You can also reveal similar details about audience segments using Facebook Audience Insights.
When you're satisfied with the social data you've gathered, the next step is to combine it with data from other sources.
#3: Inform Campaign Planning With Trending Search Data
Use free tools like Google Trends to analyze activity around specific trends and see how your social media findings stack up.
For this example, a search for gin and cocktail in Google Trends over a 7-day period shows a consistent spike for the term gin as the weekend begins, with Friday and Saturday showing the highest volume. This data tells you the time of day at which “gin” and “cocktails” are popular search terms based on web search data, and can inform ad delivery and social posts.
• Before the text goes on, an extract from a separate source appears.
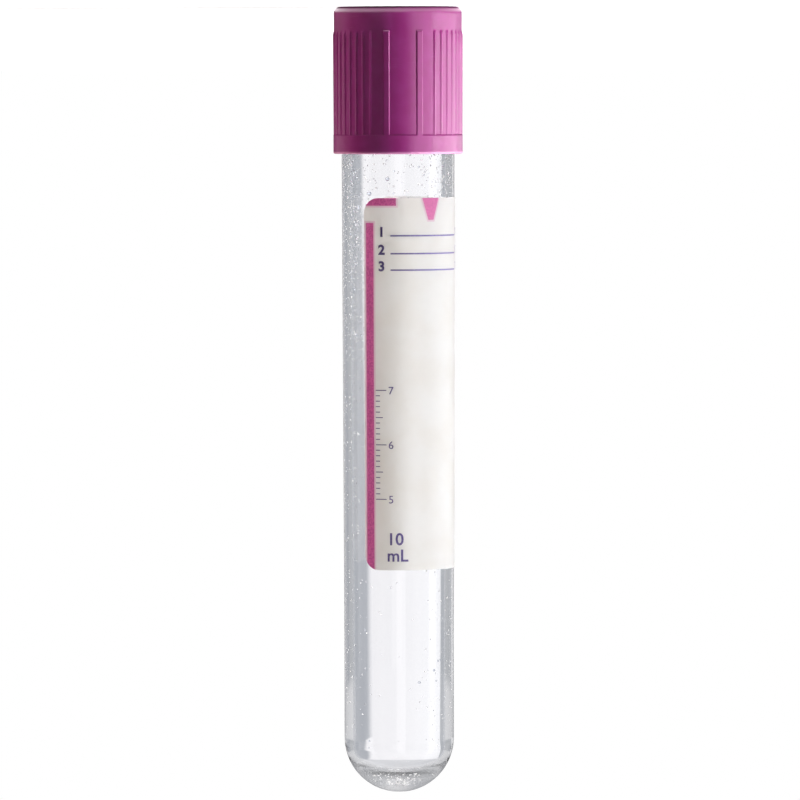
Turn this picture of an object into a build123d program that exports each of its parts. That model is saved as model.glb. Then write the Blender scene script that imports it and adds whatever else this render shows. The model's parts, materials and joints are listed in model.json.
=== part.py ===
from build123d import *
import os
from math import asin, atan2, cos, degrees, radians, sin

# Blood collection tube, 16 x 100 mm, 10 mL, with a push-on safety closure. Sizes in millimetres.
# Everything is first built about the tube's own axis, +Z, with z = 0 at the closed end and the front
# towards -Y. The last step turns it over: a round-bottomed tube can't stand on its closed end and
# rolls on its side, so it stands on its head, on the flat ring at the top of its closure.

# ---- tube: clear, moulded in one piece, with a slight draft ----
tube_length = 100.0
barrel_r = 7.54            # straight stretch next to the round bottom
barrel_top = 22.0          # where the straight stretch turns into the drafted wall
mouth_outer_r = 7.80
gate_flat = 0.12           # depth of the flat left by the moulding gate at the very bottom
bore_mouth_r = 6.72
bore_bottom_r = 6.36
base_thickness = 2.1
bore_floor_r = 9.0         # shallow dish of the inside bottom
bore_corner_r = 3.7
rim_round = 0.25

# ---- shield: outer cap of the closure ----
shield_bottom = 88.0
shield_height = 20.2
shield_r = 8.80            # smooth upper band and the ground between the ribs
band_r = 8.89              # plain band round the lower edge
band_height = 2.6
top_round = 0.9
edge_round = 0.2
skirt_bore_r = 8.02
entry_chamfer = 0.25
snap_ring_r = 7.93         # ring under the stopper's flange, clear of the tube
snap_ring_height = 0.9
port_r = 4.9               # opening over the stopper
port_round = 0.45
port_flare = 0.15          # widening at the opening's foot, round the stopper's boss
port_wall = 1.1
top_plate = 1.5
plain_top = 3.3            # height of the smooth band above the ribs

# ---- ribs on the shield ----
rib_positions = 48         # places round the shield, of which some stay empty
panel_count = 3            # smooth finger panels, each between two wide ribs
panel_turn = 4.7           # first panel's angle from the front, in degrees
wide_rib_place = 2         # places from the panel's middle to its wide rib
first_narrow_place = 4
rib_top_r = 8.96
rib_foot_r = 8.89
rib_root_r = 8.55          # buried in the shield's wall
wide_rib_width = 0.94
wide_rib_draft = 0.06
narrow_rib_width = 0.46    # at the ground of the shield
narrow_rib_crest = 0.12
narrow_rib_slope = 0.6     # length of the sloping upper end

# ---- stopper: rubber, held inside the shield ----
flange_height = 3.0
flange_gap = 0.03
flange_round = 0.35
plug_gap = 0.03            # plug to bore, all round
plug_depth = 8.6
plug_waist = 0.22
plug_nose = 0.7
recess_mouth_r = 3.7
recess_top_r = 3.2
recess_depth = 7.4
boss_r = 4.55
boss_height = 0.7
dish_r = 3.5
dish_depth = 1.1

# ---- label: film wrapped round the drafted wall ----
label_bottom = 31.0
label_top = 82.0
label_start = -37.0        # angle of the printed edge from the front, in degrees
label_sweep = 244.0
label_thickness = 0.08
label_gap = 0.02           # adhesive
label_corner_r = 2.2

# ---- dried additive: drops on the bore's wall ----
drop_count = 72
drop_r_min = 0.30
drop_r_max = 0.42
drop_height_share = 0.7    # of the foot's radius
drop_gap = 0.01            # from the bore's wall to the rim of a drop's foot
drop_zone_bottom = 11.0
drop_zone_top = 87.0
golden_turn = 137.508      # degrees from one drop to the next

# ---- worked out from the above ----
shield_top = shield_bottom + shield_height
band_top = shield_bottom + band_height
flange_top = tube_length + flange_height
flange_r = skirt_bore_r + 0.10
pocket_r = flange_r + flange_gap
port_foot = flange_top + boss_height + 0.1
barrel_centre = barrel_r - gate_flat
bore_floor_centre = base_thickness + bore_floor_r
bore_corner_z = bore_floor_centre - (bore_floor_r**2 - bore_bottom_r**2) ** 0.5


def wall_r(z):
    """Outer radius of the tube's drafted wall at height z."""
    share = (z - barrel_top) / (tube_length - barrel_top)
    return barrel_r + (mouth_outer_r - barrel_r) * share


def bore_r(z):
    """Radius of the tube's bore at height z, above the rounded inside bottom."""
    share = (z - bore_corner_z) / (tube_length - bore_corner_z)
    return bore_bottom_r + (bore_mouth_r - bore_bottom_r) * share


def turned(face):
    """A solid of revolution from a face drawn with x as the radius and y as the height."""
    return revolve(Plane.XZ * face, Axis.Z)


def facing(angle):
    """Turn something drawn at the front by an angle round the tube's axis."""
    return Rot(0, 0, angle)


def make_cavity():
    """The space inside the tube, drawn a little past the mouth."""
    above = tube_length + 1.0
    corner = (bore_bottom_r, bore_corner_z)
    half = asin(corner[0] / bore_floor_r) / 2
    mid = (bore_floor_r * sin(half), bore_floor_centre - bore_floor_r * cos(half))
    outline = ThreePointArc((0, base_thickness), mid, corner)
    outline += Polyline(corner, (bore_r(above), above), (0, above), (0, base_thickness))
    face = make_face(outline)
    return turned(fillet(face.vertices().sort_by_distance((*corner, 0))[0], bore_corner_r))


def make_tube(cavity):
    gate_r = (barrel_r**2 - barrel_centre**2) ** 0.5
    half = (asin(gate_r / barrel_r) + radians(90)) / 2
    mid = (barrel_r * sin(half), barrel_centre - barrel_r * cos(half))
    outline = Line((0, 0), (gate_r, 0))
    outline += ThreePointArc((gate_r, 0), mid, (barrel_r, barrel_centre))
    outline += Polyline(
        (barrel_r, barrel_centre),
        (barrel_r, barrel_top),
        (mouth_outer_r, tube_length),
        (0, tube_length),
        (0, 0),
    )
    body = turned(make_face(outline)) - cavity
    return fillet(body.edges().group_by(Axis.Z)[-1], rim_round)


def shield_profile():
    """Half section of the shield, without its ribs."""
    outer = [(skirt_bore_r + entry_chamfer, shield_bottom), (band_r, shield_bottom)]
    outer += [(band_r, band_top), (shield_r, band_top), (shield_r, shield_top), (port_r, shield_top)]
    ring_top = tube_length - 0.15
    ring_bottom = ring_top - snap_ring_height
    lead = skirt_bore_r - snap_ring_r
    inner = [(port_r, port_foot), (port_r + port_flare, flange_top), (port_r + port_wall, flange_top)]
    inner += [(port_r + port_wall, shield_top - top_plate), (skirt_bore_r, shield_top - top_plate)]
    inner += [(skirt_bore_r, flange_top), (pocket_r, flange_top), (pocket_r, ring_top)]
    inner += [(snap_ring_r, ring_top), (snap_ring_r, ring_bottom), (skirt_bore_r, ring_bottom - 3 * lead)]
    inner += [(skirt_bore_r, shield_bottom + entry_chamfer)]
    face = make_face(Polyline(*outer, *inner, close=True))
    for point, radius in [
        ((shield_r, shield_top), top_round),
        ((port_r, shield_top), port_round),
        ((band_r, shield_bottom), edge_round),
    ]:
        face = fillet(face.vertices().sort_by_distance((*point, 0))[0], radius)
    return face


def rib_solid(foot_half, crest_half, top_slope):
    """One rib at the front, between the lower band and the smooth upper band."""
    length = shield_top - plain_top - band_top
    depth = rib_foot_r - rib_root_r
    root_half = foot_half + (foot_half - crest_half) * 2
    section = Polyline((-root_half, 0), (root_half, 0), (crest_half, depth), (-crest_half, depth), close=True)
    rib = extrude(make_face(section), length)
    if top_slope:
        end = Polyline((0, length), (depth, length - top_slope), (depth, length), close=True)
        rib -= Plane.YZ * extrude(make_face(end), 2 * root_half, both=True)
    lean = degrees(atan2(rib_top_r - rib_foot_r, length))
    return Pos(0, -rib_root_r, band_top) * Rot(lean, 0, 180) * rib


def make_shield():
    wide_half = wide_rib_width / 2
    wide = rib_solid(wide_half, wide_half - wide_rib_draft, 0)
    narrow = rib_solid(narrow_rib_width / 2, narrow_rib_crest / 2, narrow_rib_slope)
    pitch = 360 / rib_positions
    places = rib_positions // panel_count
    ribs = []
    for panel in range(panel_count):
        for place in range(places):
            from_panel = min(place, places - place)
            angle = panel_turn + (panel * places + place) * pitch
            if from_panel == wide_rib_place:
                ribs.append(facing(angle) * wide)
            elif from_panel >= first_narrow_place:
                ribs.append(facing(angle) * narrow)
    return turned(shield_profile()).fuse(*ribs).clean()


def make_stopper():
    plug_bottom = tube_length - plug_depth
    band = plug_depth / 5
    half = [(0, plug_bottom + recess_depth), (recess_top_r, plug_bottom + recess_depth)]
    half += [(recess_mouth_r, plug_bottom), (bore_r(plug_bottom) - plug_gap - plug_nose / 2, plug_bottom)]
    for step, inset in [(0, 0), (1, 0), (1.5, plug_waist), (2.5, plug_waist), (3, 0), (4.4, 0)]:
        z = plug_bottom + plug_nose + step * band
        if z < tube_length - 2 * rim_round:
            half.append((bore_r(z) - plug_gap - inset, z))
    neck_r = bore_r(tube_length) - plug_gap
    half += [(neck_r, tube_length - 2 * rim_round), (neck_r, tube_length), (flange_r, tube_length)]
    half += [(flange_r, flange_top), (boss_r, flange_top), (boss_r, flange_top + boss_height)]
    half += [(0, flange_top + boss_height)]
    face = make_face(Polyline(*half, close=True))
    for point, radius in [
        ((flange_r, flange_top), flange_round),
        ((boss_r, flange_top + boss_height), boss_height * 0.6),
        ((recess_top_r, plug_bottom + recess_depth), recess_top_r * 0.6),
    ]:
        face = fillet(face.vertices().sort_by_distance((*point, 0))[0], radius)
    dish_sphere_r = (dish_r**2 + dish_depth**2) / (2 * dish_depth)
    dish = Pos(0, 0, flange_top + boss_height - dish_depth + dish_sphere_r) * Sphere(dish_sphere_r)
    return turned(face) - dish


def make_label():
    inside = [(wall_r(z) + label_gap, z) for z in (label_bottom, label_top)]
    outside = [(r + label_thickness, z) for r, z in reversed(inside)]
    film = revolve(
        facing(label_start - 90) * (Plane.XZ * make_face(Polyline(*inside, *outside, close=True))),
        Axis.Z,
        label_sweep,
    )
    corner = Pos(-label_corner_r, label_corner_r) * Rectangle(
        2 * label_corner_r, 2 * label_corner_r
    ) - Circle(label_corner_r)
    for z, flip in [(label_bottom + label_corner_r, -1), (label_top - label_corner_r, 1)]:
        turn = degrees(asin(label_corner_r / (wall_r(z) + label_gap)))
        for angle, side in [(label_start + turn, 1), (label_start + label_sweep - turn, -1)]:
            cut = corner
            if side < 0:
                cut = cut.mirror(Plane.YZ)
            if flip < 0:
                cut = cut.mirror(Plane.XZ)
            tool = Pos(0, 0, z) * facing(angle) * (Plane.XZ * extrude(cut, mouth_outer_r + 1))
            film -= tool
    return film


def make_drop(foot_r):
    """A low dome on a flat foot, pointing up."""
    height = foot_r * drop_height_share
    sphere_r = (foot_r**2 + height**2) / (2 * height)
    half = asin(foot_r / sphere_r) / 2
    mid = (sphere_r * sin(half), height - sphere_r + sphere_r * cos(half))
    outline = ThreePointArc((foot_r, 0), mid, (0, height))
    outline += Polyline((0, height), (0, 0), (foot_r, 0))
    return turned(make_face(outline))


def make_droplets():
    """Domes of dried additive, spread evenly over the bore by the golden angle."""
    drops = []
    for number in range(drop_count):
        share = (number + 0.5) / drop_count
        z = drop_zone_bottom + share * (drop_zone_top - drop_zone_bottom)
        foot_r = drop_r_min + (drop_r_max - drop_r_min) * ((number * 7) % 11) / 10
        foot = (bore_r(z) ** 2 - foot_r**2) ** 0.5 - drop_gap
        drops.append(facing(number * golden_turn) * Pos(0, -foot, z) * Rot(-90, 0, 0) * make_drop(foot_r))
    return Compound(children=drops)


cavity = make_cavity()
nodes = {
    "tube": make_tube(cavity),
    "shield": make_shield(),
    "stopper": make_stopper(),
    "label": make_label(),
    "additive_droplets": make_droplets(),
}
on_its_head = Pos(0, 0, shield_top) * Rot(0, 180, 0)
os.makedirs("parts", exist_ok=True)
for name, solid in nodes.items():
    export_step(on_its_head * solid, f"parts/{name}.step")
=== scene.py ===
import json
import math
import random

import bmesh
import bpy
import numpy as np
from mathutils import Matrix, Vector


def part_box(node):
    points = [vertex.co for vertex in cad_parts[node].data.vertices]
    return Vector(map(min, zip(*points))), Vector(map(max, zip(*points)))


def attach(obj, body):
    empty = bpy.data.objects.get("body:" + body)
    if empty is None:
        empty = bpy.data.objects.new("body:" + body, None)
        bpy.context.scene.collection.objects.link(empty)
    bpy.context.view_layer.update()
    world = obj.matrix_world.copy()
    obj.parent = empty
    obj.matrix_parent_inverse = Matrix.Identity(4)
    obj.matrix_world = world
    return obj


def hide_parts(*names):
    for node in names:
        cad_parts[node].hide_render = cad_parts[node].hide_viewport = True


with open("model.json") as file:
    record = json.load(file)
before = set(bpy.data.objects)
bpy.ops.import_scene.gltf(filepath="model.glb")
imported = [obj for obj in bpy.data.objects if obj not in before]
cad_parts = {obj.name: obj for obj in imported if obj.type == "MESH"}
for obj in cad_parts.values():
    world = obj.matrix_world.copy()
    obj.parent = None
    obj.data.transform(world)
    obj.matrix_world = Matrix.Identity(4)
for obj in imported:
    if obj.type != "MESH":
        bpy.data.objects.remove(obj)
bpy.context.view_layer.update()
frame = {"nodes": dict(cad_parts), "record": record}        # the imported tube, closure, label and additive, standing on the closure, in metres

mm = 0.001
bpy.context.scene.view_settings.view_transform = "Standard"
bpy.context.scene.cycles.max_bounces = 24              # light turns many times inside the solid clear end
bpy.context.scene.cycles.glossy_bounces = 16
bpy.context.scene.cycles.transmission_bounces = 24
print("frame loaded:", ", ".join(sorted(frame["nodes"])))


# Places: turn 0 is the front, -Y, and turns grow towards -X.
def around(turn, radius, height=0.0):
    angle = math.radians(turn)
    return Vector((-radius * math.sin(angle), -radius * math.cos(angle), height))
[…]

Google Trends also shows you where gin has been searched for the most. This information offers further insight into the location of a primary target audience.
Now it's time to put what you've learned to work.
#4: Assess and Apply the Data
Looking at the data snippets provided as an example, you can see that your buyer persona is valid: Millennials are fans of sports and drama on TV, and they also have a preference for premium brands.
Web search data shows that gin and cocktails are popular terms on Fridays and weekends, and reveals sub-regions in which gin is searched for the most. You can use this research to inform social media marketing campaign decisions.
Based on this data, your gin brand can be confident Millennials in the U.S. will engage with your sports-themed cocktail. Although when it comes to behavior, you may want to push something that's a little more premium and less affordable.
Use Studies, Stats, or Surveys to Correlate and Contextualize Findings
What if you need to test whether your evaluations are fair? Let's say your gin brand wants to contextualize some data you collected on demographics. You believe, based on a dataset, that gin is consumed more often in Europe.
If you do a quick search on Statista, you'll see relevant industry stats that support your belief that Europeans drink more gin than Americans.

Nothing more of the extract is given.